When buying the boxes, Long Haul also added a conditions term stating: "Strict adherence to terms and samples is required." The problem with this is, it is too vague. Acme sent one sample in and when Long Haul placed the order, they placed a formal offer. Any counteroffers or conditions was taken as acceptance under UCC law. The rigidity of the common law rule ignored the modern realities of commerce.

Where preprinted forms are used to structure deals, they rarely mirror each other, yet the parties usually assume they have a binding contract and act accordingly. Section 2-207 rejects the common law mirror image rule and converts many common law counteroffers into acceptances under 2-207(1) (Helewitz, 2007, p. 47). Long Haul's phone call to Acme on Feb. 1 can be seen by the courts as an offer. Acme's subsequent shipment of boxes may be considered an acceptance.

When Long Haul placed the order after seeing the sample and then added the condition that shipment must be the same as sample, they also enforced what the courts could see as a potential non-negotiable condition that could then remove liability from Long Haul to pay for the boxes shipped. However, UCC states any counteroffers; including conditions, can be seen as acceptance, regardless of conditions. Acceptance then becomes a grey area of interpretation. Under the UCC, an acceptance may be done by any rational means under the conditions.

This signifies that the shipment of boxes from Acme established an acceptance making the contract Long Haul and Acme have, a unilateral contract. Since mirror image rule does not apply in UCC Acme's disclaimer of guarantee of color was most likely not considered as part of the offer Long Haul accepted if the courts decide Acme made the offer.

As Long Haul's acceptance contained a disclaimer of their own, under the UCC, a contract would still have been formed and disclaimers like Long Haul made would be part of the contract as Acme accepted the order or "offer" if the courts decide Long Haul made the offer. If Acme would have objected to the added disclaimer by Long Haul within a reasonable period, then Acme could mount a legal defense stating they objected.

However, this did not happen, so it would most likely go in favor of Long Haul unless the new term Long Haul added was seen as a material variation and thus not part of the contract. A material variation to the facility will discharge the guarantee unless it is apparent, without inquiry, that the alteration is unsubstantial and/or cannot be otherwise than of benefit to the guarantor.

The guarantor itself will be the sole judge of whether it will consent to remaining liable notwithstanding the alteration (Wilken, Villiers & Wilken, 2002, p. 336-337). The real question is who made the offer and who accepted it? If the courts determine Acme or Long Haul, then the appropriate defense will be selected. For example if the courts consider Long Haul's order form, including the terms as an offer, then Acme's acceptance of the contract, including the strict adherence terms would comprise the terms of agreement.
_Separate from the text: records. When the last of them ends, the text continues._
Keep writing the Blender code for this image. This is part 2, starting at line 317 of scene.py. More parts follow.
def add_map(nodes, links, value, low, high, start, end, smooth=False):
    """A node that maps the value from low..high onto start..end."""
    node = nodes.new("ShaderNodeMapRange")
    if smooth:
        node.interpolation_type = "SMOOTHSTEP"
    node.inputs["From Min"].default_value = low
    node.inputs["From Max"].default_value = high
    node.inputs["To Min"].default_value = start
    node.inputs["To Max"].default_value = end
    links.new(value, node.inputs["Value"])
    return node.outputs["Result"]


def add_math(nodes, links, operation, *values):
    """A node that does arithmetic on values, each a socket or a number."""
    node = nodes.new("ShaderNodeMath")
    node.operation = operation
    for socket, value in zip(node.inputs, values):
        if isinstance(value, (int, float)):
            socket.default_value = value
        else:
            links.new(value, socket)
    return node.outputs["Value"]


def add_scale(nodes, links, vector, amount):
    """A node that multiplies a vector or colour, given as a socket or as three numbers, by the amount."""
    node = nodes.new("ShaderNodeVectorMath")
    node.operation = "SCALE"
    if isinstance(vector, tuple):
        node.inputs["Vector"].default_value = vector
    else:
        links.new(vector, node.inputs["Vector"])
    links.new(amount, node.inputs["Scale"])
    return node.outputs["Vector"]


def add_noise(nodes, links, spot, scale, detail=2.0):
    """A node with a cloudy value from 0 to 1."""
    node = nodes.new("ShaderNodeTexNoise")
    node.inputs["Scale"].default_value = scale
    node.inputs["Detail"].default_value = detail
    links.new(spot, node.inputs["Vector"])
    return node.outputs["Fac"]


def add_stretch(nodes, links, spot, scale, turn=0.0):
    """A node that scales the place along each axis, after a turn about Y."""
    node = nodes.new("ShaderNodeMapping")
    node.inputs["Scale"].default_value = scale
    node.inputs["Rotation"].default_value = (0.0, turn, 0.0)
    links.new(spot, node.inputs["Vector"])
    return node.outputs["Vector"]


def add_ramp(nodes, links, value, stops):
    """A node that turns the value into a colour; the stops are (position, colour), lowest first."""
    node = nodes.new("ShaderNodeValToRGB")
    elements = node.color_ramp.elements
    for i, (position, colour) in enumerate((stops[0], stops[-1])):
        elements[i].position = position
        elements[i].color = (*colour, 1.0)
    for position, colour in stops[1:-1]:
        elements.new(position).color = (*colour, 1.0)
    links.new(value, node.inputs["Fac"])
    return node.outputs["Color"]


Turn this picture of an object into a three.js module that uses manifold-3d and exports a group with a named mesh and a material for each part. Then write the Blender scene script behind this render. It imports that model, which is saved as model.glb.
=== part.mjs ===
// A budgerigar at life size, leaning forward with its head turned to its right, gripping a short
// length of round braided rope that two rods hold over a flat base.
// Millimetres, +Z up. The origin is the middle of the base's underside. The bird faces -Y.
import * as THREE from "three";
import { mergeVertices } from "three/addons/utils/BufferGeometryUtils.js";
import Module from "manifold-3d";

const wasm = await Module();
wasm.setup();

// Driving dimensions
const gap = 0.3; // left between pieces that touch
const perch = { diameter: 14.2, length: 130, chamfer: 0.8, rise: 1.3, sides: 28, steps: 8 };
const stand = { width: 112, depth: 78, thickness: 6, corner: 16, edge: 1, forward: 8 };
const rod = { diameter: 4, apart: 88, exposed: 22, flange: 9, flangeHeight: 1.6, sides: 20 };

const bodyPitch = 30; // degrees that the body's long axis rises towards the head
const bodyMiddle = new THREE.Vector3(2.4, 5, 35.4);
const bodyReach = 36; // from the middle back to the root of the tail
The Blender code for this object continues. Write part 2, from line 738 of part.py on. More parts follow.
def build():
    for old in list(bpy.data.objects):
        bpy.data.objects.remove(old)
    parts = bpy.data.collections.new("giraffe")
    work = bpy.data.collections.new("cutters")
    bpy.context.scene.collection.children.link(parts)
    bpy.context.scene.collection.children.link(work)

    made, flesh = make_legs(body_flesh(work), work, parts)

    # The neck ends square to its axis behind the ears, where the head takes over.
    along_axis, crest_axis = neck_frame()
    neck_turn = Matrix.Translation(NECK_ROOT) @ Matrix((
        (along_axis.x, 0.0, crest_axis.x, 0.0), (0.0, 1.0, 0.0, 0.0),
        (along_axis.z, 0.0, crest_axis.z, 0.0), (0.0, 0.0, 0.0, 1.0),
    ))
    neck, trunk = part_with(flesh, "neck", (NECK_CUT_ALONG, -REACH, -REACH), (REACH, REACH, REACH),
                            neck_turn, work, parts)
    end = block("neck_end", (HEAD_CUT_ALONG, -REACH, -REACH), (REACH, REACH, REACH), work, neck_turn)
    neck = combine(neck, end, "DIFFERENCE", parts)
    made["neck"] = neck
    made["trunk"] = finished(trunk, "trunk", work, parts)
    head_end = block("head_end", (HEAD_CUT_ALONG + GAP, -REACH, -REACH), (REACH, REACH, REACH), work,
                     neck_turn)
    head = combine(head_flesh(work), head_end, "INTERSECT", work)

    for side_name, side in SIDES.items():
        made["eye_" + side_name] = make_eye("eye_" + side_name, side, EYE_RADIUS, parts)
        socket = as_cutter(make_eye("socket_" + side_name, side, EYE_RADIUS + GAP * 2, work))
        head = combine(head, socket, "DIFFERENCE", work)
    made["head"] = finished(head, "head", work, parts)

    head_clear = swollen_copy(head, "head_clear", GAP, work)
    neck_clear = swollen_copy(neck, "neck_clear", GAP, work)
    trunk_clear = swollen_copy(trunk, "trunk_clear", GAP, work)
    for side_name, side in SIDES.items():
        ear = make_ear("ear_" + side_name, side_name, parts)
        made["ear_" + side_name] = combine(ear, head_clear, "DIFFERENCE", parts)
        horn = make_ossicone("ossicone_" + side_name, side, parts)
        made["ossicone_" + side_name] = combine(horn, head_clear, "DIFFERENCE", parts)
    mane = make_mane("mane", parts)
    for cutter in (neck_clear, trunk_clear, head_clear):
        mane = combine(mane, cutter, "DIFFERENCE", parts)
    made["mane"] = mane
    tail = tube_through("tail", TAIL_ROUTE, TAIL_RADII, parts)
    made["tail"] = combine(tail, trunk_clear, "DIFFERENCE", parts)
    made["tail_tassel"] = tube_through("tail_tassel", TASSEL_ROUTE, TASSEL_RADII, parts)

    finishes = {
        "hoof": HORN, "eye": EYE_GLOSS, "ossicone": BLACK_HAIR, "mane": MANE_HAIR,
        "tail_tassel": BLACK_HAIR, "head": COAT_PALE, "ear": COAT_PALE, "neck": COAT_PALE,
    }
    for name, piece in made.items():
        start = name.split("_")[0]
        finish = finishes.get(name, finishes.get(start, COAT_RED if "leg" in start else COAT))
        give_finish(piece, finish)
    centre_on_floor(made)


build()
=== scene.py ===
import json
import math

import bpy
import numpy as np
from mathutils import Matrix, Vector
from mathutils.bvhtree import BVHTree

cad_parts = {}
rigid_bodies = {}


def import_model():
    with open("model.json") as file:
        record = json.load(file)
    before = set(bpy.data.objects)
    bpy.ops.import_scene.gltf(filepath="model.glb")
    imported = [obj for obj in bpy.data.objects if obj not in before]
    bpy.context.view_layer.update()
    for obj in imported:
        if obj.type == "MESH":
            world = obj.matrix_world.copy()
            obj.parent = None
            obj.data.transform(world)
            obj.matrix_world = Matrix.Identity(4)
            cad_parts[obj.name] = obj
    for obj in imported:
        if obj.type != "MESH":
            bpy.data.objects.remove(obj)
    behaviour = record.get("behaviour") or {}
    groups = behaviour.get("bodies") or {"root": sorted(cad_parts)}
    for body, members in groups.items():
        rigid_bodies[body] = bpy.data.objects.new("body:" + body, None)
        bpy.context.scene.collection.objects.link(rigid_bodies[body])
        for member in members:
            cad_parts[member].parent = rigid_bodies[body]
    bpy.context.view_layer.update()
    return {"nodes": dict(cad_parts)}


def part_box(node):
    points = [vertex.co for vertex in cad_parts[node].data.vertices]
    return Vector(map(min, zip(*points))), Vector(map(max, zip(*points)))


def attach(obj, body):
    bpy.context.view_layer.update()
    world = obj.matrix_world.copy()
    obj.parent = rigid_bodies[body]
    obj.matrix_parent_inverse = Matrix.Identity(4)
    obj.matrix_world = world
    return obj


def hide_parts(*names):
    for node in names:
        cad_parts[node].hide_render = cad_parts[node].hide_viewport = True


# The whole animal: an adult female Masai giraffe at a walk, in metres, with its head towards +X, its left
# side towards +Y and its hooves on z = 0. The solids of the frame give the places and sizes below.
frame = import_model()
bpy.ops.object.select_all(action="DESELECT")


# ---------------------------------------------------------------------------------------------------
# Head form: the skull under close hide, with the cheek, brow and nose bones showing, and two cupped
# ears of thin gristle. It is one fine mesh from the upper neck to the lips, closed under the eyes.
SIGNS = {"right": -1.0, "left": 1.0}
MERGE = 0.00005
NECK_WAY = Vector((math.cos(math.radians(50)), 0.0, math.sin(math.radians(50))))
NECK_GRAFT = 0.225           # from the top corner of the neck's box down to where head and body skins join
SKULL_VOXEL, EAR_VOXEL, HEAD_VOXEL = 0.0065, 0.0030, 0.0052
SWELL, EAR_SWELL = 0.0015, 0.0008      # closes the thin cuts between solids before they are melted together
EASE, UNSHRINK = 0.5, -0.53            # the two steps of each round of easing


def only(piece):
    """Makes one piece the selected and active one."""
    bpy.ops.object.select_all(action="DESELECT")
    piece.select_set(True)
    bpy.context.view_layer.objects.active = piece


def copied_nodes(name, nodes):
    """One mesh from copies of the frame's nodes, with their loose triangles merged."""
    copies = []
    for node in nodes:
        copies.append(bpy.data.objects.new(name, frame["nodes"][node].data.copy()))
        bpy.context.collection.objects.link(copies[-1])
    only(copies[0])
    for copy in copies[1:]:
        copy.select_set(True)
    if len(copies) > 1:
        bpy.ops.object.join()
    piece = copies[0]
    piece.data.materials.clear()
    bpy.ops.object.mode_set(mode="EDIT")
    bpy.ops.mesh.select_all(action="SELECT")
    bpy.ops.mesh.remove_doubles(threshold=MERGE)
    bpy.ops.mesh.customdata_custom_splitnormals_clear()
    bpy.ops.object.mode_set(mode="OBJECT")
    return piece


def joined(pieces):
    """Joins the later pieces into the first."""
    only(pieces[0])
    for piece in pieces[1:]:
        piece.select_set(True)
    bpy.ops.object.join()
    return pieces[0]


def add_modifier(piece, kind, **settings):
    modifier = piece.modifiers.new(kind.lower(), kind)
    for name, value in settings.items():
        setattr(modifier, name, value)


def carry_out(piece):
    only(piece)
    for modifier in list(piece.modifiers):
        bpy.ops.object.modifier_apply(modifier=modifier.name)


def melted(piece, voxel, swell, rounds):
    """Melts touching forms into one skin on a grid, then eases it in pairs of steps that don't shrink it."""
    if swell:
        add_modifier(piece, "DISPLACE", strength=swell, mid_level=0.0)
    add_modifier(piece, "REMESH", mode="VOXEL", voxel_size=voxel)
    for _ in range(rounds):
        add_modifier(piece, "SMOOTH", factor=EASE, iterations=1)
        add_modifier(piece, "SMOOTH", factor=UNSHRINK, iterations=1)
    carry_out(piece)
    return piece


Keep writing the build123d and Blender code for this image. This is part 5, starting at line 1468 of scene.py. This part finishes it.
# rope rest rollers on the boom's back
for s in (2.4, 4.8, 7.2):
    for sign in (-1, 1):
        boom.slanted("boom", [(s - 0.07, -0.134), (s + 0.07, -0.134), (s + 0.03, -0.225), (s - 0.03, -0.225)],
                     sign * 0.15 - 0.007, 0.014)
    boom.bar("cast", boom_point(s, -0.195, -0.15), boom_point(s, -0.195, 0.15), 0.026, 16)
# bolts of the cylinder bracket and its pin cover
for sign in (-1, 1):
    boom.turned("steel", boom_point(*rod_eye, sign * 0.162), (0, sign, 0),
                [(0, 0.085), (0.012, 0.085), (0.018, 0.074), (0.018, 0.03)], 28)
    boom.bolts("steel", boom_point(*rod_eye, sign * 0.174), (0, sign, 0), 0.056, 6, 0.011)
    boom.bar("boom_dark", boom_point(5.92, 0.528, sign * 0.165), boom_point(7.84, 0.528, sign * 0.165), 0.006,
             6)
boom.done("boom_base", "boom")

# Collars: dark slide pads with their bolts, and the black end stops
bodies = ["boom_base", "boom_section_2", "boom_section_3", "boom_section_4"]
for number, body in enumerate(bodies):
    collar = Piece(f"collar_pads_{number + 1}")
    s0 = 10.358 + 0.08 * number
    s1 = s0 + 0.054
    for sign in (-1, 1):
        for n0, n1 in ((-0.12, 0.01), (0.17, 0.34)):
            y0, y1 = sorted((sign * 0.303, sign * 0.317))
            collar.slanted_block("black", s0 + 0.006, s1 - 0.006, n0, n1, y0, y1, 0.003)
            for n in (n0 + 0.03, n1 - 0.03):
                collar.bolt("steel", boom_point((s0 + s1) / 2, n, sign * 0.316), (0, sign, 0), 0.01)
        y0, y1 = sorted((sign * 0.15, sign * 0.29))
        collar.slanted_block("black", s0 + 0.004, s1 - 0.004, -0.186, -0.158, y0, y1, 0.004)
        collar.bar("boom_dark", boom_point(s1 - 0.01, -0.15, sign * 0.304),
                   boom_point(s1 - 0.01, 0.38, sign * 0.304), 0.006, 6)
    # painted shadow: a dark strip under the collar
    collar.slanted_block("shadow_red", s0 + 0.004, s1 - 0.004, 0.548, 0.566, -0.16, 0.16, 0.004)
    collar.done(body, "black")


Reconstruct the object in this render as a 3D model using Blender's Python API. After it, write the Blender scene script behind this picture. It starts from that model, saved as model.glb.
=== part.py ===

By Acme shipping the goods, they formally accepted the offer, conditions and all. This makes Acme in breach of contract, not Long Haul. Consideration is not an issue here but Statute of Frauds is since the sale of merchandise was priced over $500. Because the merchandise cost was over $500, both parties had to indicate formation of contract for sale of goods that identifies both parties involves and indicates the amount of merchandise or product involved and is signed by the party to be charged.

Long Haul did this by submitting an order form, showing the quantity of merchandise desired. Acme however, did not sign the "contract" and therefore there could be a potential Statute of Frauds issue. Even though Acme accepted the order and sent the product, if they did not sign, then they can use that as part of their defense. B: Performance and Breach: Acme Co. is suing Long Haul Co. because Long Haul declines to pay for the 5000 boxes shipped.

To win, Long Haul must successfully assert that it has no obligation to pay for the boxes because there was a breach in contract from Acme Box Co. By shipping different goods (grey, not black ink on boxes).

Under the UCC Sales Article, an action for breach of the implicit contract of merchantability by a party who sustains personal injuries may be successful against the seller of the product only when "the seller is a merchant of the product involved or an action based on strict liability in torn can also be successfully maintained" (Lanciano, Farrell.